How is intellectual property valued in Australia?+

By matching the method to the asset and the evidence. Brands and licensable technology are usually valued by relief-from-royalty; customer relationships and core software by multi-period excess earnings (MEEM); covenants and key contracts by the with/without method. Cost approaches generally set a floor, not a conclusion. The method selection and the inputs — royalty rates, attrition, discount rates — must be documented, because that is where these valuations are challenged.

Do you include a tax amortisation benefit (TAB)?+

Only where it is supportable for the purpose and the asset. A TAB is generally included in purchase price allocation contexts where a market participant could amortise the asset for tax purposes, and excluded where they could not. The decision, the amortisation period and the tax rate assumed are documented in the report rather than applied by default.

What is the difference between goodwill and identifiable intangible assets?+

Under AASB 138, an intangible is recognised separately from goodwill only if it is identifiable — separable, or arising from contractual or legal rights — and reliably measurable. Brand, customer relationships, software and patents often qualify; assembled workforce and general synergies do not, and stay in goodwill. The split drives amortisation and impairment treatment, so auditors test it closely.

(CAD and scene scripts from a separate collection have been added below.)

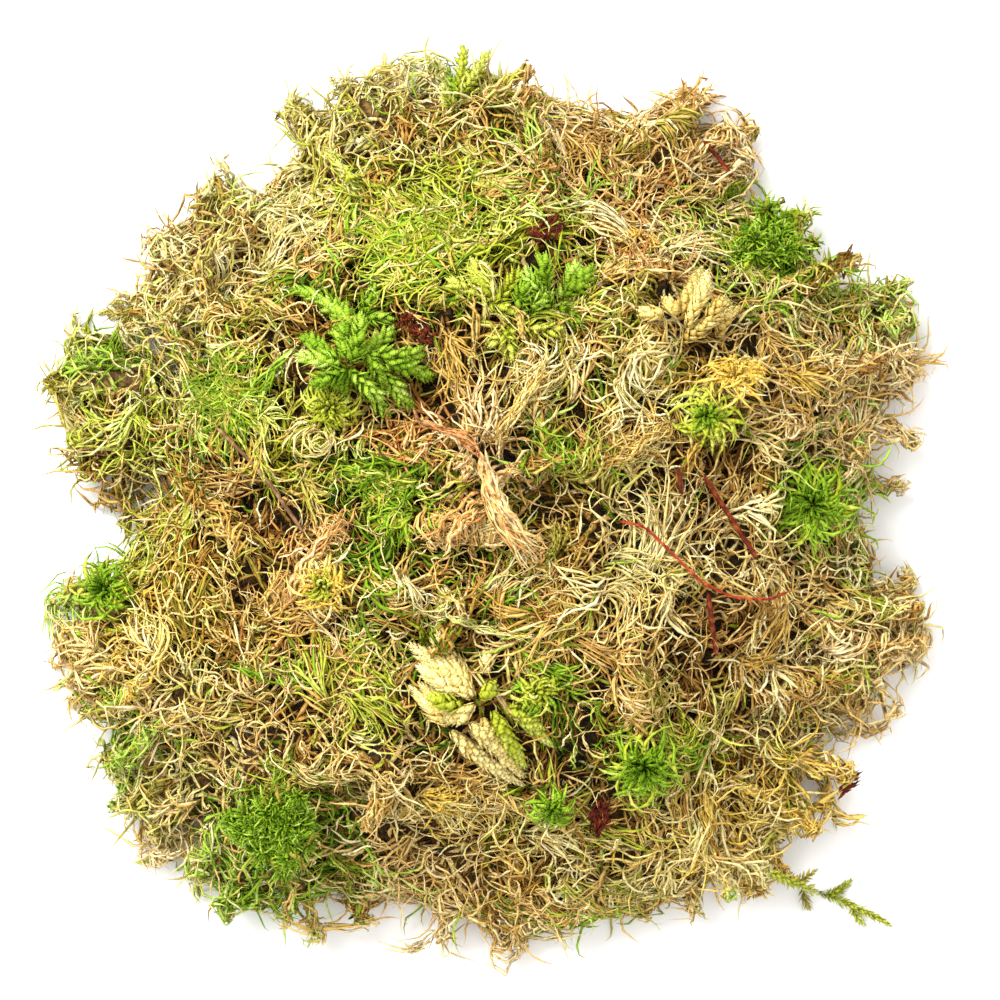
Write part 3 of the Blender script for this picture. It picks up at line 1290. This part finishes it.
for node, stars, blades, body in CUSHIONS:
    stand_in(node, "stars", cushion(node, *stars) + grass(node, *blades) + filling(node, *body))
for node, slot, *layers in PATCHES_OF_GRASS:
    stand_in(node, "blades", [group for layer in layers for group in grass(node, *layer)])
print("pieces:", len(MADE))

# %% [markdown]
# ## Leafy shoots and cones
# The fir-like heads are shoots wrapped in small pointed leaves, and the pale cones are dry shoots with
# larger, wider scales. One leaf is modelled, flat and pointed, and its copies wind round each shoot in a
# spiral, as leaves do, so that each stands in the gap of those below. A stem fills the shoot's middle.

# %% Model a leaf and wind it round shoots
LEAF_MIDDLE = 0.38


def model_leaf():
    """A pointed leaf of length 1 and width 1, widest a third of the way up."""
    item = open_cone(4, 0.22)
    cut_across(LEAF_MIDDLE)
    select_where(item, lambda point: abs(point.z - LEAF_MIDDLE) < 1e-3)
    bpy.ops.transform.resize(value=(3.6, 3.6, 1), center_override=(0, 0, LEAF_MIDDLE))
    bpy.ops.mesh.select_all(action="SELECT")
    bpy.ops.transform.resize(value=(1, 0.32, 1), center_override=(0, 0, 0))
    return taken_out(item)


LEAF = model_leaf()
LEAF_THICKNESS = 0.7


def placed_leaves(origin, ahead, across, length, width, tint, band, root):
    """Copies of the leaf at places, pointing ahead and lying across."""
    normal = np.cross(ahead, across)
    shape = LEAF["verts"]
    verts = (
        origin[:, None]
        + shape[None, :, 0, None] * across[:, None] * width[:, None, None]
        + shape[None, :, 1, None] * normal[:, None] * width[:, None, None] * LEAF_THICKNESS
        + shape[None, :, 2, None] * ahead[:, None] * length[:, None, None]
    )
    return repeated(LEAF, verts, tint, root + (0.96 - root) * shape[:, 2], band)


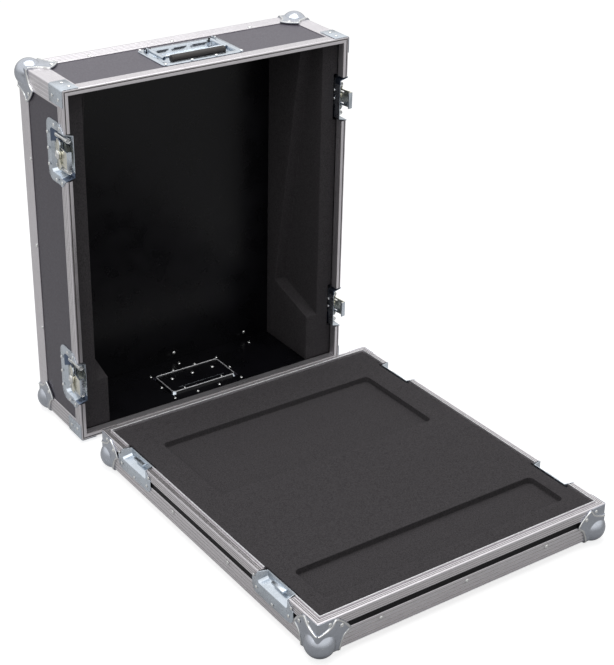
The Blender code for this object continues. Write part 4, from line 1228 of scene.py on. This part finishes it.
def floor():
    """A floor that is pale to the camera, and glows in shiny faces as a painted reflection: brighter far
    off, and dimmer under the case as painted shade.
    """
    take()
    bpy.ops.mesh.primitive_plane_add(size=9)
    plane = named("floor")
    look = Finish("pale floor with painted reflection")
    rays = look.node("ShaderNodeLightPath").outputs
    place = look.node("ShaderNodeSeparateXYZ")
    look.feed(look.place, place.inputs["Vector"])
    x, y = place.outputs["X"], place.outputs["Y"]
    # Painted reflection: how much the floor glows in shiny faces by where it lies, low under the case as
    # painted shade
    along = look.sum("ADD", look.spread(y, -0.5, 0.2, 0.02, 0.3), look.spread(y, -1.3, -0.6, 0.35, 0.0))
    across = look.sum("ADD", look.spread(x, -1.5, -0.6, 1.0, 0.6), look.spread(x, -0.3, 0.1, 0.0, 0.4))
    shine = look.sum("MULTIPLY", rays["Is Glossy Ray"], look.sum("MULTIPLY", along, across))
    seen = look.sum("MULTIPLY", rays["Is Camera Ray"], FLOOR_SEEN)
    look.set(Base_Color=(0.48, 0.48, 0.48, 1), Roughness=0.9, Emission_Color=(1, 1, 1, 1))
    look.set(Emission_Strength=look.sum("ADD", seen, shine))
    wears(plane, look.material)


def surroundings():
    """A studio that is white to the camera, brighter overhead, and softer as a light than in shiny faces."""
    world = bpy.data.worlds.new("surroundings")
    bpy.context.scene.world = world
    world.use_nodes = True
    tree = world.node_tree
    rays = tree.nodes.new("ShaderNodeLightPath")
    way = tree.nodes.new("ShaderNodeTexCoord")
    parts = tree.nodes.new("ShaderNodeSeparateXYZ")
    tree.links.new(way.outputs["Generated"], parts.inputs["Vector"])

    def by_height(low, high, dim, bright):
        level = tree.nodes.new("ShaderNodeMapRange")
        for value, socket in zip((low, high, dim, bright), level.inputs[1:5]):
            socket.default_value = value
        tree.links.new(parts.outputs["Z"], level.inputs["Value"])
        return level.outputs["Result"]

    def chosen(kind, first, second):
        pick = tree.nodes.new("ShaderNodeMix")
        tree.links.new(rays.outputs[kind], pick.inputs[0])
        for value, socket in ((first, pick.inputs[2]), (second, pick.inputs[3])):
            if isinstance(value, float):
                socket.default_value = value
            else:
                tree.links.new(value, socket)
        return pick.outputs[0]

    soft = by_height(*SOFT_HEIGHTS, *SOFT_LIGHT)
    shine = by_height(*SHINE_HEIGHTS, *SHINE_LIGHT)
    level = chosen("Is Camera Ray", chosen("Is Glossy Ray", soft, shine), 1.0)
    tree.links.new(level, tree.nodes["Background"].inputs["Strength"])
    tree.nodes["Background"].inputs["Color"].default_value = (1, 1, 1, 1)


def lamp(name, place, aim, size, power):
    light = bpy.data.lights.new(name, "AREA")
    light.shape = "RECTANGLE"
    light.size, light.size_y = size, size
    light.energy = power
    stand = bpy.data.objects.new(name, light)
    bpy.context.scene.collection.objects.link(stand)
    stand.location = place
    stand.rotation_euler = (Vector(place) - Vector(aim)).to_track_quat("Z", "Y").to_euler()


def camera(place, turn, rise, roll, lens):
    """The camera where the photograph was taken from, its angles in degrees."""
    turn, rise, roll = math.radians(turn), math.radians(rise), math.radians(roll)
    back = Vector((math.sin(turn) * math.cos(rise), -math.cos(turn) * math.cos(rise), math.sin(rise)))
    right = (-back).cross(Vector(UP)).normalized()
    up = right.cross(-back)
    across = math.cos(roll) * right + math.sin(roll) * up
    upwards = math.cos(roll) * up - math.sin(roll) * right
    data = bpy.data.cameras.new("camera")
    data.sensor_fit = "VERTICAL"
    data.sensor_height = 36
    data.sensor_width = 36
    data.lens = lens
    data.clip_start = 0.05
    stand = bpy.data.objects.new("camera", data)
    bpy.context.scene.collection.objects.link(stand)
    stand.matrix_world = laid(across, upwards, back, place)
    bpy.context.scene.camera = stand


floor()
surroundings()
lamp("overhead", place=(0, 0.1, 2.4), aim=(0, 0.1, 0), size=2.0, power=27)
lamp("left", place=(-1.5, -0.5, 1.5), aim=(-0.2, 0.2, 0.4), size=1.0, power=2.6)
camera(place=(-1.1974, -1.7431, 1.3216), turn=-34.667, rise=26.972, roll=0.460, lens=83.2)
bpy.context.scene.view_settings.view_transform = "Standard"
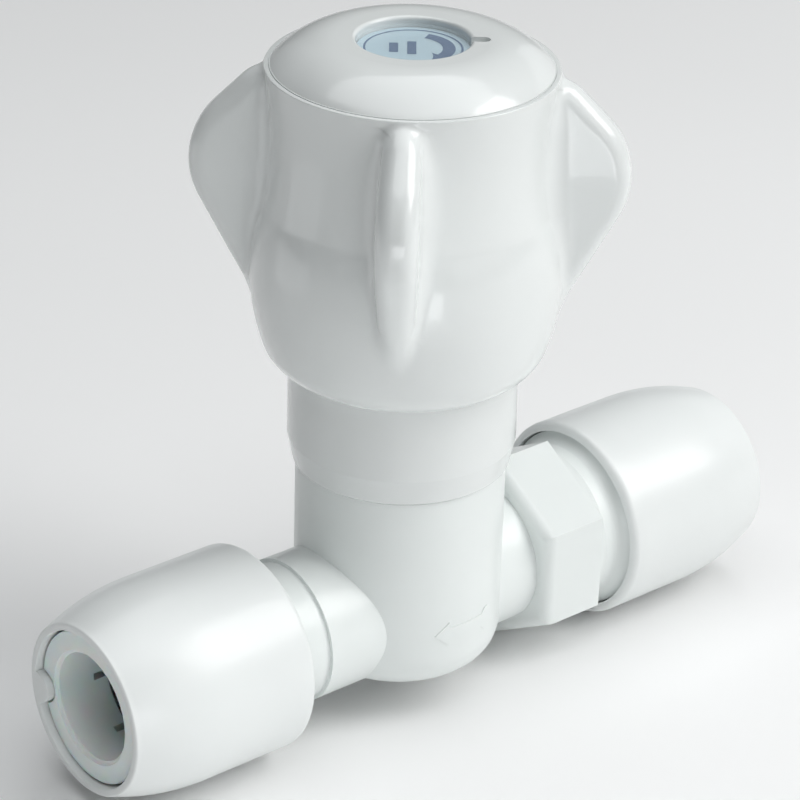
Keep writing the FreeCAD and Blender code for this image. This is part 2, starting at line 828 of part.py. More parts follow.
def collet(label):
    """Release ring: a tube with a flange behind the cap's lip, slots at its inner end and a key notch."""
    face = size.cap_mouth - size.collet_recess
    flange_front = fit.lip_shoulder - size.assembly_gap
    flange_back = flange_front - size.collet_flange_thickness
    mouth = size.collet_mouth_round
    body = new_body(label)
    profile = sketch_on(body, "XY_Plane", f"{label}_profile")
    outline(profile, [
        (flange_back, fit.collet_bore_radius),
        (face - mouth, fit.collet_bore_radius),
        (face, fit.collet_bore_radius + mouth, -mouth),
        (face, fit.collet_radius - mouth / 2),
        (face - mouth / 2, fit.collet_radius, mouth / 2),
        (flange_front, fit.collet_radius),
        (flange_front, fit.collet_flange_radius),
        (flange_back, fit.collet_flange_radius),
    ])
    turn(body, profile, "H_Axis")

    slot = sketch_on(body, "YZ_Plane", f"{label}_slot", flange_back)
    half = size.collet_slot_width / 2
    outline(slot, [
        (fit.collet_bore_radius - size.cut_margin, -half),
        (fit.collet_flange_radius + size.cut_margin, -half),
        (fit.collet_flange_radius + size.cut_margin, half),
        (fit.collet_bore_radius - size.cut_margin, half),
    ])
    cut = add(body, "Pocket", slot, Length=size.collet_slot_length, Reversed=True)
    pattern(body, cut, "X_Axis", COLLET_SLOTS)

    notch = sketch_on(body, "YZ_Plane", f"{label}_notch", size.cap_mouth - size.key_depth - size.free_gap)
    reach = fit.key_reach - size.free_gap
    width = size.key_radius + size.free_gap
    round_start = reach + width
    outer = fit.collet_radius + size.cut_margin
    outline(notch, [
        (-outer, width),
        (-outer, -width),
        (-round_start, -width),
        (-reach, 0, width),
        (-round_start, width, width),
    ])
    add(body, "Pocket", notch, Length=size.key_depth + size.free_gap, Reversed=True)
    return body


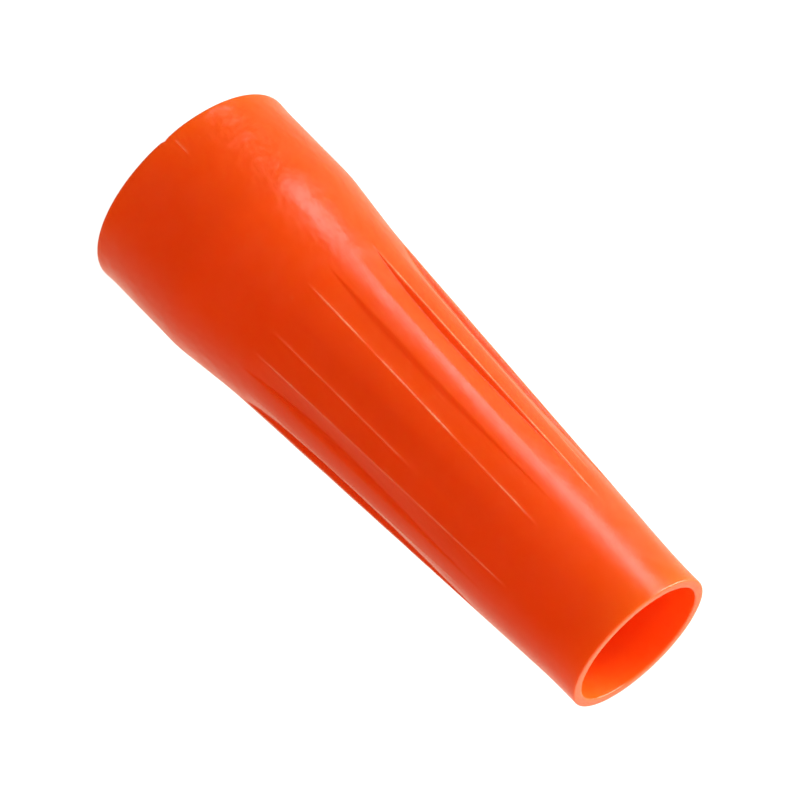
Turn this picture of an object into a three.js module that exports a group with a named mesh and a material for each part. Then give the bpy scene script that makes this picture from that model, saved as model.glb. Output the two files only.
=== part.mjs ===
// A twist-on wire connector, standing on its open mouth: a moulded shell, and the
// conical square-wire spring that is pressed into it and grips the bared wires.
// Millimetres, +Z up. The origin is the centre of the mouth rim, and +Z is the axis,
// towards the tip.

import * as THREE from 'three'

// ---------------------------------------------------------------- driving dimensions

const overallLength = 28.0
const mouthRadius = 5.07 // outside of the skirt, just above the rim's bead
const mouthBead = 0.035 // how far the rim stands proud of the skirt
const beadHeight = 0.15
const beadFade = 0.5 // height in which the bead runs out into the skirt
const skirtWall = 0.6
const skirtDraft = 0.02 // how much the skirt narrows up to its top, outside
const boreDraft = 0.06 // and inside
const skirtHeight = 4.75 // the skirt is a plain cylinder up to here
const shoulderHeight = 7.9 // the shoulder cone ends here and the long taper starts
const shoulderRadius = 4.66
const taperHeight = 26.6 // the taper runs out into the plain tip
const tipRadius = 3.43
const tipWall = 0.43
const rimEdge = 0.06 // rounding along both edges of both rims

const cupFloorHeight = 22.3 // floor of the blind cup that is open at the tip
const cupDraft = 0.03
const webThickness = 1.0 // wall between the cup and the spring chamber
const chamberMouthHeight = 9.7
const chamberMouthRadius = 3.75
const chamberEndRadius = 2.45
const retainerRadius = 3.5 // bead that keeps the spring from falling out
const retainerWidth = 0.4
const retainerGap = 0.15 // between the bead and the spring chamber
const funnelHeight = 7.6 // the bore narrows from here to the retainer
const funnelStep = 0.35 // how much narrower than the mouth the bore is there

const fluteCount = 12
const fluteStart = 8.9
const fluteEnd = 23.5
const fluteWidth = 1.1
const frontFluteDepth = 0.04 // on the mould's opening line
const sideFluteDepth = 0.29 // farthest from that line
const fluteRise = 1 // powers of the depth's rise from the lower end,
const fluteFall = 2 // and of its fall to the upper one
const wallAngle = THREE.MathUtils.degToRad(53) // slope of the straight wall, at the sides
const wallAnglePower = 0.6 // how fast that slope falls off towards the opening line
const frontHollowPower = 6 // the hollow side's curve, from nearly flat-floored
const sideHollowPower = 1 // to a straight slope
const footRange = [0.12, 0.45] // how far across the flute the wall's foot may be
const fluteRows = 11 // spaces between rings of vertices, along a flute
const segmentsPerFlute = 7 // around the shell, for one flute and one land
const segmentsInFlute = 4 // of those, the ones that the flute takes up

const wireSide = 0.75 // square spring wire, wound on edge
const springClearance = 0.1 // between the wire's outer edge and the chamber wall
const springPitch = 1.2
const springMouthGap = 0.05 // from the wire's lowest edge to the chamber's mouth
const springEndGap = 0.2 // and from its highest edge to the chamber's end
const springStepsPerTurn = 20

const cornerChord = 0.35 // how finely a rounded corner of the shell's outline is drawn
const rounding = {
  chamberEnd: 0.3,
  retainerTop: 0.05,
  retainerFoot: 0.1,
  funnel: 0.4,
  boreTop: 0.3,
  bead: 0.06,
  beadFoot: 0.2,
  skirtTop: 0.4,
  shoulder: 0.6,
  taperEnd: 0.8,
  cupFloor: 0.5,
}

// ------------------------------------------------------------------------ materials

const shellPlastic = new THREE.MeshStandardMaterial({
  color: 0xee4a16,
  roughness: 0.42,
  metalness: 0,
})

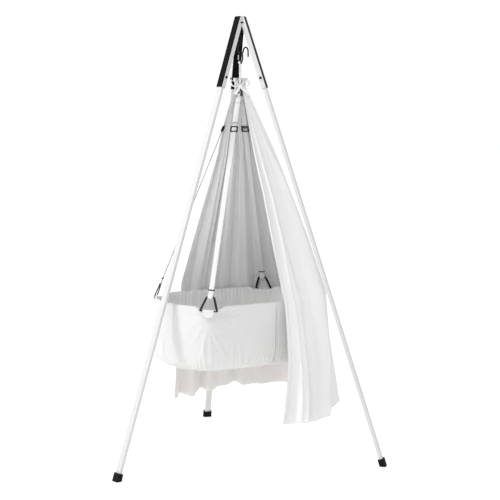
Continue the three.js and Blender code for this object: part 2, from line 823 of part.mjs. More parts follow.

Will the ATO challenge a related-party IP licence or transfer?+

Related-party IP dealings are an active ATO focus, particularly arrangements that migrate Australian-developed intangibles to offshore related parties. No valuation is “ATO-approved” — the ATO does not pre-approve valuations. What the file needs is independent, arm's-length royalty and value evidence, documented so the position is defensible if reviewed. We prepare that valuation evidence; your tax adviser manages the transfer pricing position.